**Written request:**
In the listing that follows, the range to quote begins at the line that has "# Move the plough" and ends after the line that has "obj.data.transform(world)"; quote it verbatim and add nothing.

------ Source data ------

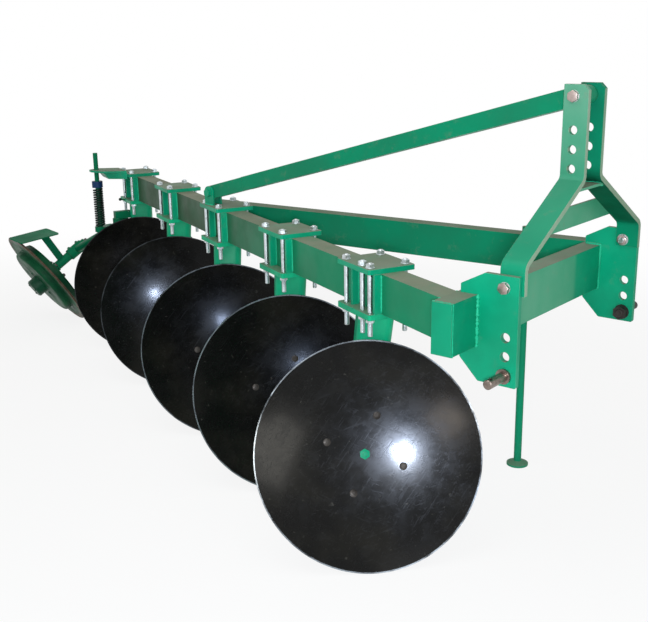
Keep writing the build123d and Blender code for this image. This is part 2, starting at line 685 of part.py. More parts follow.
# Bracket that carries the pivot: an arm from the last standard's leg, two ears and their pin.
ear_face = eye_width / 2 + fit_gap
ear_outside = ear_face + ear_thick
pivot_drop = pivot_level - frame_top
bracket_low = bracket_top - bracket_size - frame_top
bracket_frame = Plane((pivot.X, pivot.Y, frame_top), x_dir=level_run, z_dir=(0, 0, 1))
bracket_x = (pivot_offset[0] - bracket_size / 2, pivot_offset[0] + bracket_size / 2)
bracket = last_frame * block((bracket_x[0], leg_foot[1] / 2, bracket_low),
                             (bracket_x[1], pivot_offset[1] + ear_outside, bracket_low + bracket_size))
ear = Rectangle(2 * ear_radius, bracket_low - pivot_drop, align=(Align.CENTER, Align.MIN))
ear += Circle(ear_radius)
for sign in (-1, 1):
    ear_plate = extrude(Plane.XZ * ear, ear_thick)
    ear_back = sign * (ear_face + ear_thick / 2) + ear_thick / 2
    bracket += bracket_frame * Pos(0, ear_back, pivot_drop) * ear_plate
    bracket += bracket_frame * rod(pivot_head_radius, (0, sign * ear_outside, pivot_drop),
                                   (0, sign * (ear_outside + pivot_head_thick), pivot_drop))
bracket += bracket_frame * rod(pivot_radius, (0, -ear_outside, pivot_drop), (0, ear_outside, pivot_drop))
parts["wheel_bracket"] = bracket - parts[f"standard_{disc_count}"]

# Scraper: a nearly level plate over the wheel, on a flat bar from the side of the crank's bar.
blade_normal = Vector(*scraper_side).cross(Vector(*scraper_run))
blade_frame = Plane(wheel_centre + Vector(*scraper_offset), x_dir=scraper_run, z_dir=blade_normal)
blade = extrude(RectangleRounded(scraper_length, scraper_width, scraper_corner), scraper_thick / 2, both=True)
rise = (blade_frame * Pos(scraper_bar_along, 0, 0)).position - bar_end
rise = rise - wheel_axis * rise.dot(wheel_axis)
bar_frame = Plane(bar_end, x_dir=rise, z_dir=wheel_axis)
bar = bar_frame * block(
    (0, -scraper_bar_thick / 2, -scraper_bar_setback - scraper_bar_width),
    (2 * rise.length, scraper_bar_thick / 2, -scraper_bar_setback),
)
above_blade = blade_frame * block((-cut_reach, -cut_reach, 0), (cut_reach, cut_reach, cut_reach))
parts["wheel_scraper"] = blade_frame * blade + (bar - above_blade) - crank

# Move the plough so that its origin is the middle of its footprint, on the ground.
bounds = Compound([solid for part in parts.values() for solid in part.solids()]).bounding_box()
shift = Pos(-bounds.center().X, -bounds.center().Y, -bounds.min.Z)

os.makedirs("parts", exist_ok=True)
for name, part in parts.items():
    solids = part.solids()
    shape = solids[0] if len(solids) == 1 else Compound(solids)
    export_step(shift * shape, f"parts/{name}.step")
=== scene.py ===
"""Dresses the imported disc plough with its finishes, welds and fasteners, and sets floor, light and camera."""

import json
import logging
import math
from dataclasses import dataclass
from enum import Enum
from typing import Any, Optional, Sequence

import bmesh
import bpy
from mathutils import Matrix, Vector

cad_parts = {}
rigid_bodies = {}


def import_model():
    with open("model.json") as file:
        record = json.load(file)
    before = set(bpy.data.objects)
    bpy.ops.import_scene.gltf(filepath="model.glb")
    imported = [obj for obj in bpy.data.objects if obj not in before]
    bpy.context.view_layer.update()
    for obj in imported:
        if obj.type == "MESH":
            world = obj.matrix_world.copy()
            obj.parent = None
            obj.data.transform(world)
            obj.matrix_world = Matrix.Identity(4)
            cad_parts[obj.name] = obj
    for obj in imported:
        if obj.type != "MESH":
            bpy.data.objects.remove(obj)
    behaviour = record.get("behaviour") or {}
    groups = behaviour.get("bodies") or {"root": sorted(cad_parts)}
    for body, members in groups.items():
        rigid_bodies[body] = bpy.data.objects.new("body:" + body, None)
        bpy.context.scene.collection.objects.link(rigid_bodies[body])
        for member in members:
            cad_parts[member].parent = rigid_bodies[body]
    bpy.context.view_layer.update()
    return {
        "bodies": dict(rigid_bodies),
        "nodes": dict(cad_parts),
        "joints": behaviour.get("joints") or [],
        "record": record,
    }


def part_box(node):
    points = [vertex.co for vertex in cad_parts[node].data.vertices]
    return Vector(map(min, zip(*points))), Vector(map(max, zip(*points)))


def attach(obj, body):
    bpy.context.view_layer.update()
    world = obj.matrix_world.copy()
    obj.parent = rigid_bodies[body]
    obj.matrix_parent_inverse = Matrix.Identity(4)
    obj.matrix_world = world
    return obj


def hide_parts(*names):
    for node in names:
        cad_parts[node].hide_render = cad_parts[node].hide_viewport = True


Material = bpy.types.Material
Point = Sequence[float]
Outline = Sequence[tuple[float, float]]

MM = 0.001
WHITE = (1, 1, 1, 1)

log = logging.getLogger("plough")


# Small tools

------

**Result of the task:**
# Move the plough so that its origin is the middle of its footprint, on the ground.
bounds = Compound([solid for part in parts.values() for solid in part.solids()]).bounding_box()
shift = Pos(-bounds.center().X, -bounds.center().Y, -bounds.min.Z)

os.makedirs("parts", exist_ok=True)
for name, part in parts.items():
    solids = part.solids()
    shape = solids[0] if len(solids) == 1 else Compound(solids)
    export_step(shift * shape, f"parts/{name}.step")
=== scene.py ===
"""Dresses the imported disc plough with its finishes, welds and fasteners, and sets floor, light and camera."""

import json
import logging
import math
from dataclasses import dataclass
from enum import Enum
from typing import Any, Optional, Sequence

import bmesh
import bpy
from mathutils import Matrix, Vector

cad_parts = {}
rigid_bodies = {}


def import_model():
    with open("model.json") as file:
        record = json.load(file)
    before = set(bpy.data.objects)
    bpy.ops.import_scene.gltf(filepath="model.glb")
    imported = [obj for obj in bpy.data.objects if obj not in before]
    bpy.context.view_layer.update()
    for obj in imported:
        if obj.type == "MESH":
            world = obj.matrix_world.copy()
            obj.parent = None
            obj.data.transform(world)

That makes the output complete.